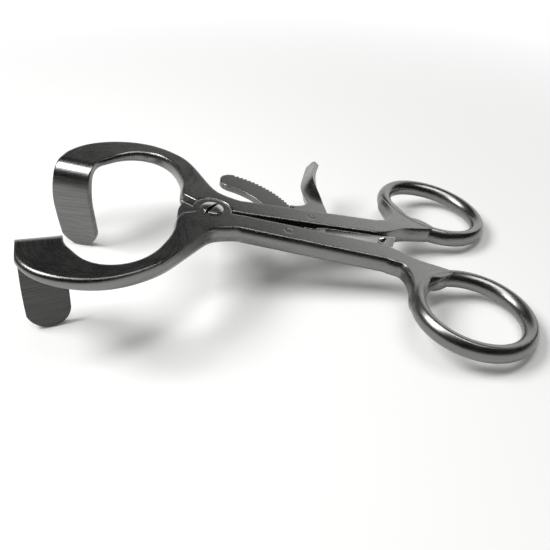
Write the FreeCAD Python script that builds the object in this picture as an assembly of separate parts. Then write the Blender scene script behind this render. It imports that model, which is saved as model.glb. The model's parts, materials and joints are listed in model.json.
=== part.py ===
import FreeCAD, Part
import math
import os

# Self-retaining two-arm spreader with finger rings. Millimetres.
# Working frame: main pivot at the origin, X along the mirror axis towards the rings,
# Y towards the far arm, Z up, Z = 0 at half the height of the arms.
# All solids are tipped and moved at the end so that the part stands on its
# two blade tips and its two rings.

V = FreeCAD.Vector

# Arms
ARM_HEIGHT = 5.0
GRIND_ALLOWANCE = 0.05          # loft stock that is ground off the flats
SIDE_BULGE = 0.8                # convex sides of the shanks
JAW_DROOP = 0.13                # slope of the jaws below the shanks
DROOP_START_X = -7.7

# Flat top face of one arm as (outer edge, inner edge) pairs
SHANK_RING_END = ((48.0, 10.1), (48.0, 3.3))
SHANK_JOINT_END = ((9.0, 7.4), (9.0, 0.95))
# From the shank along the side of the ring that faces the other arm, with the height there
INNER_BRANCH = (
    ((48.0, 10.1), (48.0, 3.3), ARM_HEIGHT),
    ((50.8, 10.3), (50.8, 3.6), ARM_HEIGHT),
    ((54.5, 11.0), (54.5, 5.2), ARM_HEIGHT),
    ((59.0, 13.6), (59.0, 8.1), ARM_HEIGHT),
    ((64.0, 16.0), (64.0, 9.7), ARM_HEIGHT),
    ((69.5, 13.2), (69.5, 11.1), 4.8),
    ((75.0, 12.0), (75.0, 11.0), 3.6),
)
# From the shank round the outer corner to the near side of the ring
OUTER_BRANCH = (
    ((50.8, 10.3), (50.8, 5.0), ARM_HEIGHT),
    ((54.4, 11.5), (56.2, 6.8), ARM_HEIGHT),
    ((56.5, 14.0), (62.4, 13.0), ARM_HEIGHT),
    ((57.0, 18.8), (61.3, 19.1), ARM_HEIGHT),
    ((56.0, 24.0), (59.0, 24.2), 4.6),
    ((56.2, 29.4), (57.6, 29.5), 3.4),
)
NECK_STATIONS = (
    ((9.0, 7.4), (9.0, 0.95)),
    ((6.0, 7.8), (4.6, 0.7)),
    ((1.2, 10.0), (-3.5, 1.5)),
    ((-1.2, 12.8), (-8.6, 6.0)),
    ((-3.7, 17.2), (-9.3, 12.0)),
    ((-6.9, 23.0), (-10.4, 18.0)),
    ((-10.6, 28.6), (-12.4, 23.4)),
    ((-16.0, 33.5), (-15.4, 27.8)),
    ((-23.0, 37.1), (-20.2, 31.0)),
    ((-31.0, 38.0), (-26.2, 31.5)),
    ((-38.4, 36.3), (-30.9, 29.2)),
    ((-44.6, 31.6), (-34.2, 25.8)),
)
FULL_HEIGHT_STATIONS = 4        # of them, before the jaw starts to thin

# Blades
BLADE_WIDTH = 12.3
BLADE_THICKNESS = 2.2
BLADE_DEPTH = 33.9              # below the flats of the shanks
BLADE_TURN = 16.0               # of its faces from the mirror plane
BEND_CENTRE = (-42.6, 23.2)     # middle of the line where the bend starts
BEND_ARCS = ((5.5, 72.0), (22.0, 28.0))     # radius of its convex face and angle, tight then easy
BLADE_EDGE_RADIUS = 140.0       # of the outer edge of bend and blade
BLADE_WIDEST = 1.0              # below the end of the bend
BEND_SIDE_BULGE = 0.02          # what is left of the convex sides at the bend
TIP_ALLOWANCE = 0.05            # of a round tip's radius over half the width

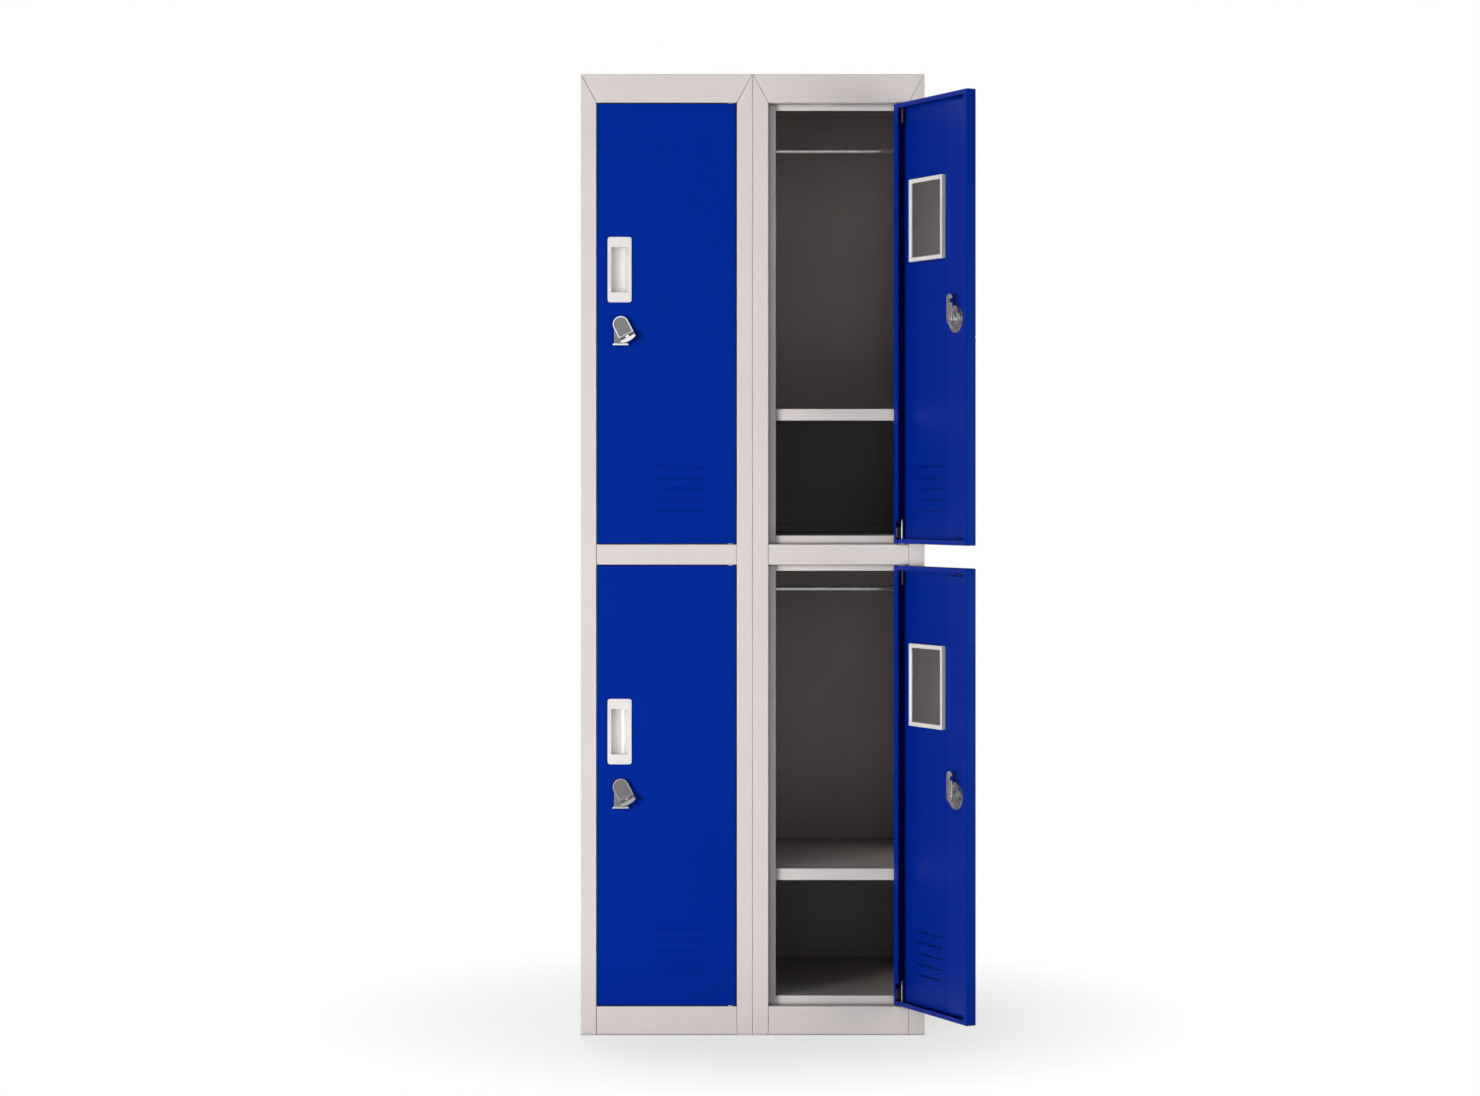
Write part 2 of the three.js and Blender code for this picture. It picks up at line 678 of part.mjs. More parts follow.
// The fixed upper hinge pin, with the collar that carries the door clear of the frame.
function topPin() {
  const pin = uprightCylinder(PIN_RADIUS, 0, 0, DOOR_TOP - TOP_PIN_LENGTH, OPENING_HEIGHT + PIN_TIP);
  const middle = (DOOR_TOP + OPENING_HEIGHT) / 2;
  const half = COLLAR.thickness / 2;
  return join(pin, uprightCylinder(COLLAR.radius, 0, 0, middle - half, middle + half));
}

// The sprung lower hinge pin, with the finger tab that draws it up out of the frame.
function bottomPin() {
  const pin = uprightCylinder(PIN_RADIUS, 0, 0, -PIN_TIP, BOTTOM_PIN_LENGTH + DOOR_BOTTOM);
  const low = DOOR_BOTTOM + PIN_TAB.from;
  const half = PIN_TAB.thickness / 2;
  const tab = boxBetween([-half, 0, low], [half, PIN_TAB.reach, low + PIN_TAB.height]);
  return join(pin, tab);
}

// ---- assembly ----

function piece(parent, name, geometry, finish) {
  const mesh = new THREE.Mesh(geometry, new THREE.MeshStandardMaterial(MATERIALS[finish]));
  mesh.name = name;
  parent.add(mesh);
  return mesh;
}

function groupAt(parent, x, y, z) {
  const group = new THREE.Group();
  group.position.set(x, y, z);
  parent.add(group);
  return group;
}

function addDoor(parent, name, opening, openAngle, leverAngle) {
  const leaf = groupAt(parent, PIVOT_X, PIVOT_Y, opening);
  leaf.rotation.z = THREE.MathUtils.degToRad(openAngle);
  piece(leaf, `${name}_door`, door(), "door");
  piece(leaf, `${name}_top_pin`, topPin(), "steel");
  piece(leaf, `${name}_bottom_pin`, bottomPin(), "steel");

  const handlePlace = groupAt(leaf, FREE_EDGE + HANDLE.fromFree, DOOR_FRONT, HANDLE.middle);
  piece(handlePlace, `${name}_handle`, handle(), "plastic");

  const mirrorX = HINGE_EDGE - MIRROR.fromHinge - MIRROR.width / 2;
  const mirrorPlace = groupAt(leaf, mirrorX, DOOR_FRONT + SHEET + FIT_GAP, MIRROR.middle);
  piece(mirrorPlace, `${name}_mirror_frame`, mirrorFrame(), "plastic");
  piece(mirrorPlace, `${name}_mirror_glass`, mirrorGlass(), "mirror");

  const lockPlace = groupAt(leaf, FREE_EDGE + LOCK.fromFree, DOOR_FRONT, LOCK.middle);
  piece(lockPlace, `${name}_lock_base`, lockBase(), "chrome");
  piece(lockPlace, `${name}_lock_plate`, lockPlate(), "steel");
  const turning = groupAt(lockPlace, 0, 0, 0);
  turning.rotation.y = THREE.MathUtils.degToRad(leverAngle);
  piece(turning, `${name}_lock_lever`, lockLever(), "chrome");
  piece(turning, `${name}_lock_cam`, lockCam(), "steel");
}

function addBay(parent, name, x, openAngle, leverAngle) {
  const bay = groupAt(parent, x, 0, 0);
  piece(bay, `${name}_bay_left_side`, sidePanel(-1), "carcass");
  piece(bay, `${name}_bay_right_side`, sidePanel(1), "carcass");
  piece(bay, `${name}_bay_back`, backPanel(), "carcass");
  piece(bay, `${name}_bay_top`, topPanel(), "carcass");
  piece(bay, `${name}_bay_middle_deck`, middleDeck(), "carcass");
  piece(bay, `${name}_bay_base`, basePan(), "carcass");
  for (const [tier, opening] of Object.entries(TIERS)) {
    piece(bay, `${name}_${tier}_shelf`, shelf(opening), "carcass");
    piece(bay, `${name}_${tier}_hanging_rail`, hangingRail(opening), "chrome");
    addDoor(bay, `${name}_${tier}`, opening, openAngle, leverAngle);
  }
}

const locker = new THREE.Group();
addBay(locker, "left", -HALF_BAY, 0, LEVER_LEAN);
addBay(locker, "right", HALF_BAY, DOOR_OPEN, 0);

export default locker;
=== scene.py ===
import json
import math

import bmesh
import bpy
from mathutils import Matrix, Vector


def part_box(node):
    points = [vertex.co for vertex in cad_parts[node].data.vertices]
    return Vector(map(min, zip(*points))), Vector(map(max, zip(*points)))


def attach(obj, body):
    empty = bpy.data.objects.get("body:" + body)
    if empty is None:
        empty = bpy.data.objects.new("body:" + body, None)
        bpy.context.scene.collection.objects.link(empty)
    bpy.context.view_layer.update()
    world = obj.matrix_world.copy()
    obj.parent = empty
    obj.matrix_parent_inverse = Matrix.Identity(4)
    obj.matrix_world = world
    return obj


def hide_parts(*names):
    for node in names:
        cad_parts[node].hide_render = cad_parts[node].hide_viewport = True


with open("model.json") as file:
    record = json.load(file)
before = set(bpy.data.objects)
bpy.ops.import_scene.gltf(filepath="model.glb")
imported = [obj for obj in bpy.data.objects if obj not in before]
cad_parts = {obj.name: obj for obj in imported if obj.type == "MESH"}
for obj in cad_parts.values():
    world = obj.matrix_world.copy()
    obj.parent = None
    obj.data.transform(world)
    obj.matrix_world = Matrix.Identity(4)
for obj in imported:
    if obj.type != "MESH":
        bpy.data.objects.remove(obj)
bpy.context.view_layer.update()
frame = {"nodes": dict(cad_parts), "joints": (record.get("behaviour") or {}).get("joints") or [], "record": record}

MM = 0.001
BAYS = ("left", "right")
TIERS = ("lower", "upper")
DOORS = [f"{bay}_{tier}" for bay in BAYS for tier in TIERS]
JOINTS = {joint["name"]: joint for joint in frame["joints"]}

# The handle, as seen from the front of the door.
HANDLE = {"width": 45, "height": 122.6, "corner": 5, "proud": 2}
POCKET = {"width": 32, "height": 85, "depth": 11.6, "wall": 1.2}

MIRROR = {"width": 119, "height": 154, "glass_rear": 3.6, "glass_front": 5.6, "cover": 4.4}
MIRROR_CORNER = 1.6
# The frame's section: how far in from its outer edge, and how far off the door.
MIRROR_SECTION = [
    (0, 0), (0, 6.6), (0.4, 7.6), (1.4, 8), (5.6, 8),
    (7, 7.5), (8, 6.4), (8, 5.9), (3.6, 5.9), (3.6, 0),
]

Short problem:
Give back exactly the lines running from the line that contains "const locker = new THREE.Group();" through the line that contains "bpy.context.scene.collection.objects.link(empty)", and nothing outside them.

Written answer:
const locker = new THREE.Group();
addBay(locker, "left", -HALF_BAY, 0, LEVER_LEAN);
addBay(locker, "right", HALF_BAY, DOOR_OPEN, 0);

export default locker;
=== scene.py ===
import json
import math

import bmesh
import bpy
from mathutils import Matrix, Vector


def part_box(node):
    points = [vertex.co for vertex in cad_parts[node].data.vertices]
    return Vector(map(min, zip(*points))), Vector(map(max, zip(*points)))


def attach(obj, body):
    empty = bpy.data.objects.get("body:" + body)
    if empty is None:
        empty = bpy.data.objects.new("body:" + body, None)
        bpy.context.scene.collection.objects.link(empty)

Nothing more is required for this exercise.